Unpaid utility bills can be a massive headache for property owners, particularly if you find out about the situation too late. In many cases, landlords only realise a massive debt in electricity and water bills have been racked up after the tenant has left the premises – or has simply disappeared without proper notice.

When faced with an errant tenant who defaults on their utility bills, here’s what you can do.

What are utility bills, and who should be paying them?

Utility bills are monthly household costs for services such as electricity, water supply and sewerage, which in Malaysia are the two most common and basic services. However, this can extend to gas, phone and internet, air-conditioning, or even satellite television in modern high-rises that provide these as a centralised service.
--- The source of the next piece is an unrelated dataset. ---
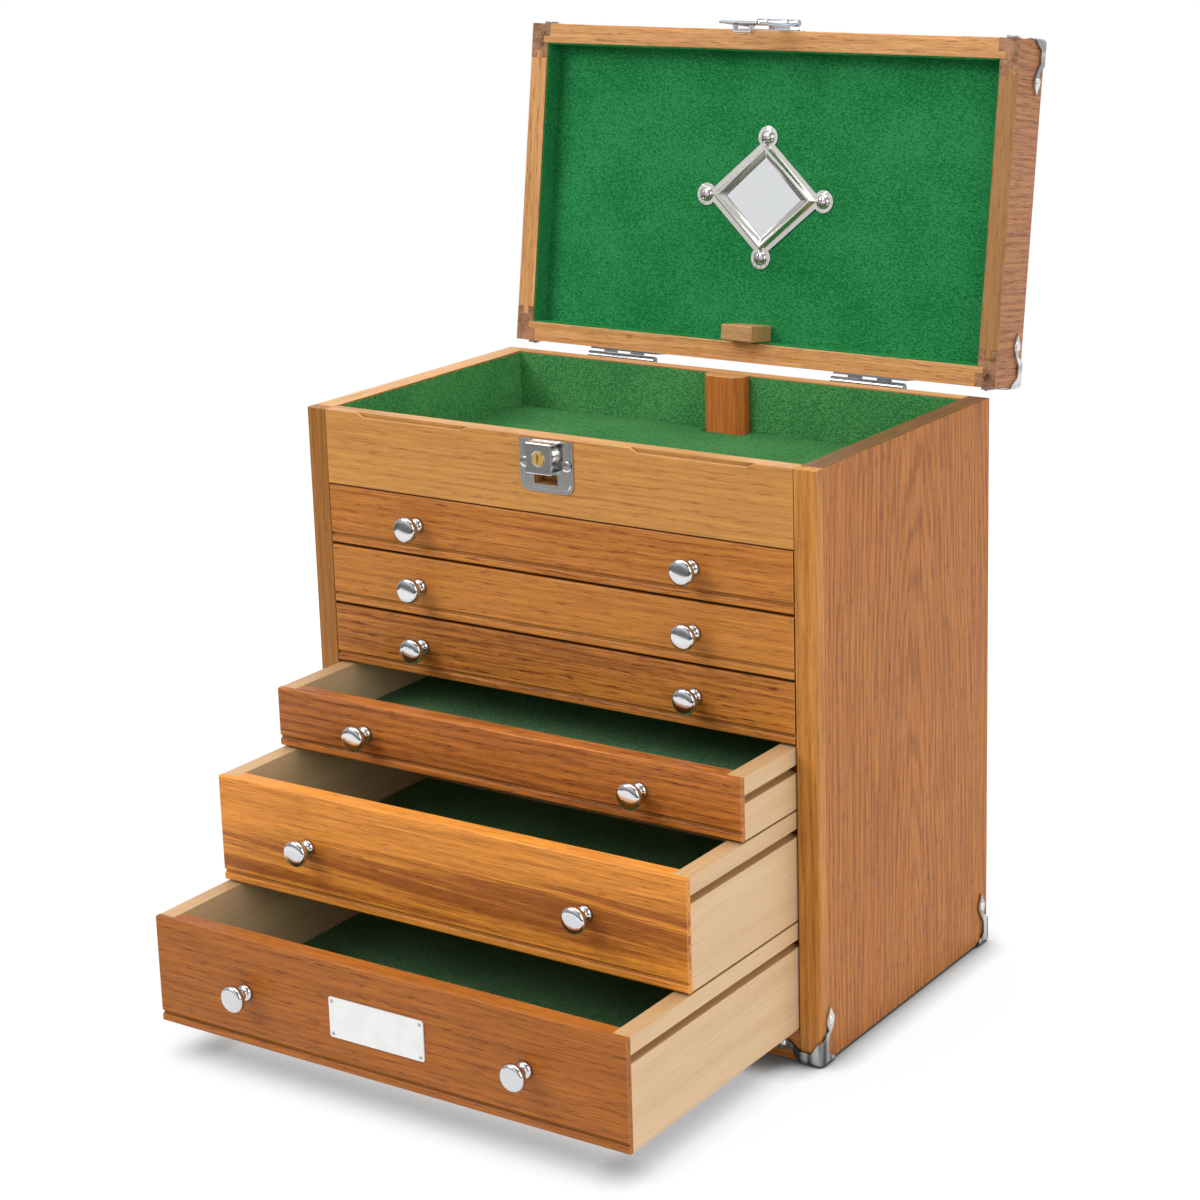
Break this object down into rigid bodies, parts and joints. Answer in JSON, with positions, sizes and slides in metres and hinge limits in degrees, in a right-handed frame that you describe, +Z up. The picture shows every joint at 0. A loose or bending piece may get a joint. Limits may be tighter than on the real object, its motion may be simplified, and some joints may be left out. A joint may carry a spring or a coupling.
{
  "type": "top tool chest",
  "caption": "Wooden top tool chest with a felt-lined till under a hinged mirror lid, sliding drawers, metal corners, a key lock with a hasp and a carrying handle.",
  "frame": {"origin": "middle of the case's underside, on the surface it stands on", "axes": "+Z up, -Y out of the drawer fronts, +X to the right seen from the front"},
  "size_m": [0.4064, 0.5309, 0.64],
  "materials": {
    "oak_case": "oiled oak with a reddish stain",
    "oak_front": "honey-stained oak",
    "maple": "pale unstained hardwood",
    "end_grain": "stained end grain",
    "hidden_wood": "plain sealed wood",
    "felt_green": "bright green felt",
    "felt_dark": "dark green felt",
    "chrome": "polished chrome",
    "nickel": "satin nickel",
    "steel": "plain steel",
    "brass": "brass",
    "mirror": "mirror glass",
    "leather": "dark leather"
  },
  "bodies": {
    "case": {"case_side_left": "oak_case", "case_side_right": "oak_case", "front_stiles": "oak_front", "case_back": "oak_case", "case_bottom": "hidden_wood", "base_rail": "oak_front", "till_front": "oak_front", "till_floor": "hidden_wood", "till_lining": "felt_green", "drawer_runners": "oak_case", "case_corners": "chrome", "case_fasteners": "chrome", "hinge_case_leaves": "chrome", "lock_plate": "chrome", "lock_housing": "chrome", "lock_bar_guide": "hidden_wood"},
    "lock_bar": {"lock_bar": "oak_front", "lock_catches": "steel", "lock_spring": "steel"},
    "lock_plug": {"lock_plug": "brass"},
    "lid": {"lid_front_rail": "oak_front", "lid_rear_rail": "oak_front", "lid_sides": "oak_front", "lid_corner_posts": "end_grain", "lid_top": "oak_case", "lid_lining": "felt_green", "mirror_frame": "nickel", "mirror_glass": "mirror", "lid_fasteners": "chrome", "lock_block": "maple", "lid_corners": "chrome", "hinge_lid_leaves": "chrome", "hasp_base": "chrome", "handle_mounts": "chrome"},
    "hasp": {"hasp": "chrome"},
    "handle": {"handle_grip": "leather"},
    "drawer_1": {"drawer_1_front": "oak_front", "drawer_1_box": "maple", "drawer_1_felt": "felt_dark", "drawer_1_knobs": "chrome"},
    "drawer_2": {"drawer_2_front": "oak_front", "drawer_2_box": "maple", "drawer_2_felt": "felt_dark", "drawer_2_knobs": "chrome"},
    "drawer_3": {"drawer_3_front": "oak_front", "drawer_3_box": "maple", "drawer_3_felt": "felt_dark", "drawer_3_knobs": "chrome"},
    "drawer_4": {"drawer_4_front": "oak_front", "drawer_4_box": "maple", "drawer_4_felt": "felt_dark", "drawer_4_knobs": "chrome"},
    "drawer_5": {"drawer_5_front": "oak_front", "drawer_5_box": "maple", "drawer_5_felt": "felt_dark", "drawer_5_knobs": "chrome"},
    "drawer_6": {"drawer_6_front": "oak_front", "drawer_6_box": "maple", "drawer_6_felt": "felt_dark", "drawer_6_knobs": "chrome"}
  },
  "joints": [
    {"name": "lid_hinge", "type": "hinge", "parent": "case", "child": "lid", "pos_m": [0, 0.1235, 0.393], "axis": [1, 0, 0], "range_deg": [0, 98.7]},
    {"name": "lock_bar_slide", "type": "slide", "parent": "case", "child": "lock_bar", "axis": [0, 0, -1], "range_m": [0, 0.01301], "deforming": ["lock_spring"]},
    {"name": "lock_plug_turn", "type": "hinge", "parent": "case", "child": "lock_plug", "pos_m": [0, -0.1225, 0.38145], "axis": [0, 1, 0], "range_deg": [0, 90]},
    {"name": "hasp_swing", "type": "hinge", "parent": "lid", "child": "hasp", "pos_m": [0, 0.18171, 0.63458], "axis": [-1, 0, 0], "range_deg": [0, 110]},
    {"name": "handle_swing", "type": "hinge", "parent": "lid", "child": "handle", "pos_m": [0, 0.18864, 0.50797], "axis": [1, 0, 0], "range_deg": [-8.7, 171.3]},
    {"name": "drawer_1_slide", "type": "slide", "parent": "case", "child": "drawer_1", "axis": [0, -1, 0], "range_m": [0, 0.198]},
    {"name": "drawer_2_slide", "type": "slide", "parent": "case", "child": "drawer_2", "axis": [0, -1, 0], "range_m": [0, 0.198]},
    {"name": "drawer_3_slide", "type": "slide", "parent": "case", "child": "drawer_3", "axis": [0, -1, 0], "range_m": [0, 0.198]},
    {"name": "drawer_4_slide", "type": "slide", "parent": "case", "child": "drawer_4", "axis": [0, -1, 0], "range_m": [-0.065, 0.133]},
    {"name": "drawer_5_slide", "type": "slide", "parent": "case", "child": "drawer_5", "axis": [0, -1, 0], "range_m": [-0.128, 0.07]},
    {"name": "drawer_6_slide", "type": "slide", "parent": "case", "child": "drawer_6", "axis": [0, -1, 0], "range_m": [-0.195, 0.003]}
  ],
  "couplings": [
    {"joint": "lock_bar_slide", "follows": "lid_hinge", "m_per_rad": 0.0075466}
  ]
}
The onus of paying for utility costs typically falls on the tenant, as these are services they enjoy while occupying the property. This is also expressly stipulated in most tenancy agreements, with a deposit collected at the beginning of the tenancy as protection against any default on payments.

Despite this, landlords are still exposed to risks as unpaid bills can go beyond the deposit amount. This could lead to water and electricity cuts, or worse if the utility accounts are in your name.  

What happens when tenants don’t pay the bills?

So long as the bills for your property are in your name, utility companies will deem unpaid sums as falling under your account. It will therefore be your duty to settle it, irrespective if you have recovered the amount from your tenant or not.

This can be a nuisance if the utility has been cut, but worse still if unpaid bills have accumulated to a large and expensive amount. In such situations, because you are legally liable to settle the accounts, you will face fines for late payments or even face a legal suit by the utility supplier if you are unable to pay the bill within a stipulated time frame.

If you are the registered account holder, you will be found guilty if your tenant violates the Electrical Supply Act 1990 whether or not you committed the offences or were even aware of them!

It will also impact your ability to sell the property if you believe that is an option you can count on, says veteran real estate agent Y. Devi, who has experienced many such situations over her 20 years in the industry.

“Buyers are very diligent these days, and they will specifically look at existing bills so they don’t fall into the trap of taking on someone else’s burden. I’ve had many potential buyers pull out of a purchase, once they found out that arrears have not been settled,” she said.

“Alternatively, I have had buyers who refused to pay once the sale had gone through, and because the utility bills had not been changed to the new owner’s name, the original owner continued to be liable for previous and ongoing bills!”    

How do I protect myself against unpaid utility bills by tenants?

© Rob Daly | GettyImages

As with all things pertaining to financial security, prevention is better than cure. When it comes to dealing with tenants and their bills, it is important to first ensure that the onus falls on them and not yourself.

This can be achieved at the very beginning by clearly stipulating the roles of the landlord and the tenant in the tenancy agreement. Then ensure that all utility bills are transferred to the tenant’s name for the duration of the tenancy, which will ensure that the billing account will remain their responsibility until the sum is settled, even if they do vacate the premises, explained Y. Devi.

“It is very important to make these terms clear within the tenancy agreement at the beginning so that such issues cannot be contested for whatever reasons in the future. The agreement must clearly itemise which bills are to be paid by the tenant, and which utility accounts will be transferred to the tenant’s name during the tenancy. As the property owner, this gives you the power to change the account back to your name only when the amount is settled, or open a new separate account,” she said.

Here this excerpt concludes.